> And what about dumps? 

Operating systems have magic tricks up their sleeves.

> One motivation was to protect intellectual property

Risking topic drift there but a major motivation is security. When you read 
about various vulnerabilities, what is the phase you see again and again? 
Buffer overrun. Now don't get me started on the sloppy programming that that 
reveals, and yes, you could overrun a buffer and override a switch or other 
data value, but Data Execution Prevention makes sure at least that you do not 
overrun a buffer and then manage to cause a branch to your malicious code. 
https://en.wikipedia.org/wiki/Executable_space_protection 

Charles

-----Original Message-----
From: IBM Mainframe Discussion List [mailto:IBM-MAIN@LISTSERV.UA.EDU] On Behalf 
Of Paul Gilmartin
Sent: Friday, August 19, 2016 11:35 AM
To: IBM-MAIN@LISTSERV.UA.EDU
Subject: Re: How Does One Make a Module NOEXECute?
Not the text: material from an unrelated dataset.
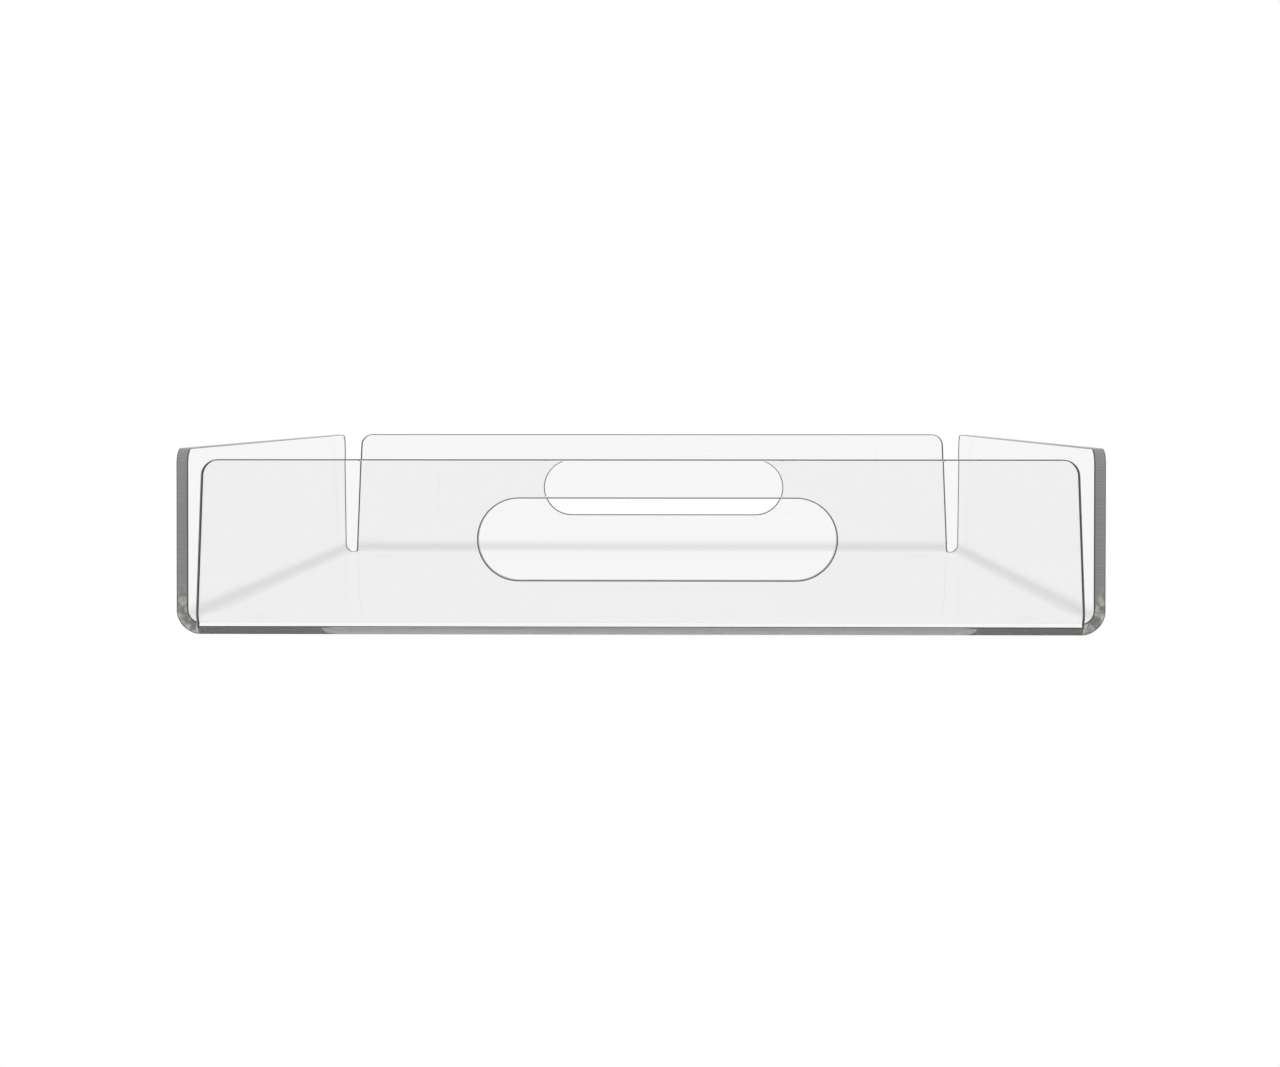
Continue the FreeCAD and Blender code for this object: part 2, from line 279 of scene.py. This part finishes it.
def cut_acrylic(finish):
    """Laser-cut acrylic edge, lightly flame-polished.

    The beam leaves fine grooves square to the sheet. They scatter what comes along inside the
    sheet; the even grey of a cut edge is painted into its colour as painted shade, from outside
    and from inside. Near the folds the bending heat has melted the grooves into paler, mottled
    patches.
    """
    material, tree = new_material("cast_acrylic_laser_cut_edge")
    place = add_node(tree, "ShaderNodeUVMap", uv_map=EDGE_MAP)
    grooves_at = add_node(tree, "ShaderNodeMapping",
                          {"Scale": (1 / GROOVE_PITCH, GROOVE_CHANGES_PER_METRE, 1.0)},
                          {"Vector": place.outputs["UV"]})
    grooves = add_node(tree, "ShaderNodeTexNoise", {"Scale": 1.0, "Detail": 3.0},
                       {"Vector": grooves_at.outputs["Vector"]}, noise_dimensions="2D")
    # The grooves' streaks, over a grey that is painted shade.
    streaks_and_painted_shade = mix_colours(tree, grooves.outputs["Fac"], finish.groove_and_shade_dark, finish.groove_and_shade_light)
    mottle = add_node(tree, "ShaderNodeTexNoise", {"Scale": 1 / PATCH_SIZE, "Detail": 3.0},
                      {"Vector": place.outputs["UV"]}, noise_dimensions="2D")
    patches = add_node(tree, "ShaderNodeMapRange",
                       {"From Min": PATCH_DARK, "From Max": PATCH_LIGHT},
                       {"Value": mottle.outputs["Fac"]})
    melted_and_painted_shade = mix_colours(tree, patches.outputs["Result"], finish.melt_and_shade_dark, finish.melt_and_shade_light)
    space = add_node(tree, "ShaderNodeTexCoord")
    height = add_node(tree, "ShaderNodeSeparateXYZ", links={"Vector": space.outputs["Object"]})
    heated = add_node(tree, "ShaderNodeMapRange",
                      {"From Min": MELT_STARTS, "From Max": MELT_FULL},
                      {"Value": height.outputs["Z"]})
    colour = mix_colours(tree, heated.outputs["Result"], streaks_and_painted_shade, melted_and_painted_shade)
    outside = add_node(tree, "ShaderNodeBsdfPrincipled", {
        "Roughness": 0.3,
        "IOR": ACRYLIC_IOR,
        "Specular IOR Level": 0.25,
    }, {"Base Color": colour})
    # Seen from inside the sheet the edge is a translucent grey: painted shade.
    inside = add_node(tree, "ShaderNodeBsdfTranslucent", {"Color": (*finish.inner_edge_shade, 1.0)})
    two_sided(tree, outside, inside)
    return material


def polished_arris(finish):
    """The corner between a face and a cut edge, melted round by the flame.

    It is too tightly curved to see through, so it draws every outline as a thin dark line. That
    line is painted into its colour as painted shade, outside and inside.
    """
    material, tree = new_material("cast_acrylic_flame_polished_arris")
    # The dark colour is painted shade for the outline that the curve draws.
    outside = add_node(tree, "ShaderNodeBsdfPrincipled", {
        "Base Color": (*finish.arris_painted_shade, 1.0),
        "Roughness": 0.2,
        "IOR": ACRYLIC_IOR,
        "Specular IOR Level": 0.25,
    })
    inside = add_node(tree, "ShaderNodeBsdfTranslucent", {"Color": (*finish.inner_arris_painted_shade, 1.0)})
    two_sided(tree, outside, inside)
    return material


def clear_polyurethane(finish):
    """Soft clear polyurethane bumper, moulded: almost lost against the clear sheet."""
    material, tree = new_material("clear_polyurethane_moulded")
    through = add_node(tree, "ShaderNodeBsdfTransparent", {"Color": (*finish.bumper_tint, 1.0)})
    sheen = add_node(tree, "ShaderNodeBsdfGlossy", {"Color": WHITE, "Roughness": 0.2})
    fresnel = add_node(tree, "ShaderNodeFresnel", {"IOR": BUMPER_IOR})
    trace = add_node(tree, "ShaderNodeMath", {1: finish.sheen}, {0: fresnel.outputs["Fac"]},
                     operation="MINIMUM")
    surface = add_node(tree, "ShaderNodeMixShader", links={
        0: trace.outputs["Value"],
        1: through.outputs["BSDF"],
        2: sheen.outputs["BSDF"],
    })
    add_node(tree, "ShaderNodeOutputMaterial", links={"Surface": surface.outputs["Shader"]})
    return material


def opal_light_table(stage):
    """Opal acrylic light table, lit from inside.

    Its even white is what the sheet's tints and dark edges show up against. From below it can
    be seen through, so that the tray's underside shows.
    """
    material, tree = new_material("opal_acrylic_light_table")
    lit = add_node(tree, "ShaderNodeEmission", {
        "Color": (*stage.desk_colour, 1.0),
        "Strength": stage.light,
    })
    two_sided(tree, lit, add_node(tree, "ShaderNodeBsdfTransparent"))
    return material


# ---------------------------------------------------------------------------------------------
# The folded sheet
# ---------------------------------------------------------------------------------------------
# The painted shade along a fold, which stands in for the shading of the curved sheet, is wider
# than the fold. It is strongest this far past the flat floor's end, and fades up the wall and
# down towards the floor.
FOLD_SHADE_MIDDLE = 5.8 * MM
FOLD_SHADE_ABOVE = 4.2 * MM
FOLD_SHADE_BELOW = 6.8 * MM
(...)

On Fri, 19 Aug 2016 09:40:38 -0400, Steve Thompson wrote:

>I am working on a problem where I have a loadable table. So far I have 
>specified NOREUS, OL (Load Only).
>
>In my hazy memory going back into the '70s, I thought there was a way 
>to mark a module NX (not executable) without having to specify an 
>unresolvable reference while not using LET.
>
>What I am trying to do is prevent some HLL from being used to call this 
>table (because they finger checked on the module name) and passing 
>control to it.
>
If you LOAD it you get an address.  If you have an address you can branch to it.

Some hardware, not z AFAIK, has segment protection that can mark an area 
readable but not executable or executable but not readable.
But then, what about literals?  And what about dumps?  One motivation was to 
protect intellectual property by prohibiting copying.